Ce changement reflète de puissantes incitations économiques. Une analyse récente suggère que la parité éthanol-sucre – le seuil de prix à partir duquel la production d'éthanol devient plus rentable que celle du sucre – se situe près de 18 cents la livre. Le sucre se négociant bien en dessous de ce seuil, les usines ont de solides raisons financières de privilégier la production de biocarburants.
Cette dynamique économique a été renforcée par la politique brésilienne. Depuis août, le gouvernement a imposé que l'essence contienne 30 % d'éthanol, contre 27 % auparavant, tout en augmentant également les exigences de mélange de biodiesel. Cette mesure vise explicitement à améliorer l'autosuffisance en carburant et a structurellement augmenté la demande intérieure d'éthanol.
Cette dynamique crée un paradoxe pour les marchés du sucre : même si la production de canne à sucre du Brésil augmente, l'offre supplémentaire pourrait ne pas se traduire par une augmentation du sucre. Elle pourrait plutôt s'orienter majoritairement vers les réservoirs de carburant plutôt que vers les produits alimentaires.
Cela importe car l'équilibre mondial du sucre reste précaire. L'Organisation Internationale du Sucre prévoit un excédent modeste de 1,6 million de tonnes métriques pour la saison 2025-2026, tandis que l'analyste privé Czarnikow prévoit un excédent plus conséquent de 8,7 millions de tonnes. L'Inde, deuxième producteur mondial, s'attend à une augmentation de sa production de 18,5 % cette saison, pour atteindre près de 31 millions de tonnes, en partie parce qu'elle a réduit le détournement de canne vers l'éthanol.
Pourtant, la situation de l'éthanol brésilien introduit une contrainte d'approvisionnement potentielle qui pourrait limiter le poids de l'excédent sur les prix. En dessous de 14-15 cents la livre, observent les acteurs du secteur, le sucre devient profondément non rentable par rapport aux alternatives de biocarburants, déclenchant des réponses du côté de l'offre qui soutiennent naturellement les prix.
La météo ajoute une autre couche d'incertitude. Les conditions La Niña, apparues en septembre, apportent généralement des conditions plus sèches aux principales régions de culture du Brésil, augmentant les risques pour les rendements de canne de 2026-2027 précisément au moment où les usines prévoient d'accroître la production d'éthanol. Historiquement, les marchés ont été lents à intégrer ces risques météorologiques, ce qui suggère un potentiel de surprises haussières.

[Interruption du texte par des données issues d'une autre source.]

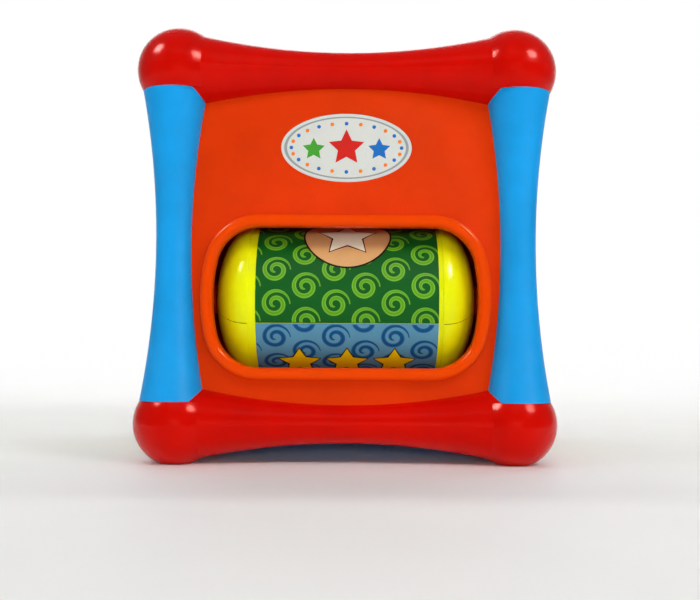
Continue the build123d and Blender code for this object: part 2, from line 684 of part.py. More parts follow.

Aux niveaux de prix actuels, près de 15 cents la livre – proches des plus bas pluriannuels –, les analystes suggèrent que le marché a largement absorbé le scénario d'excédent de base. La question est maintenant de savoir si le virage structurel du Brésil vers l'éthanol, combiné à la volatilité météorologique et aux dynamiques politiques, peut surmonter les fondamentaux baissiers de l'offre.
Pour les fabricants mondiaux de produits alimentaires et les consommateurs, les implications sont significatives. Le sucre représente un ingrédient fondamental dont les mouvements de prix se répercutent sur d'innombrables produits. Que le rebond actuel s'avère éphémère ou marque le début d'un redressement durable pourrait en fin de compte moins dépendre de la quantité de canne à sucre produite par le Brésil que de ce que ses usines choisissent d'en faire.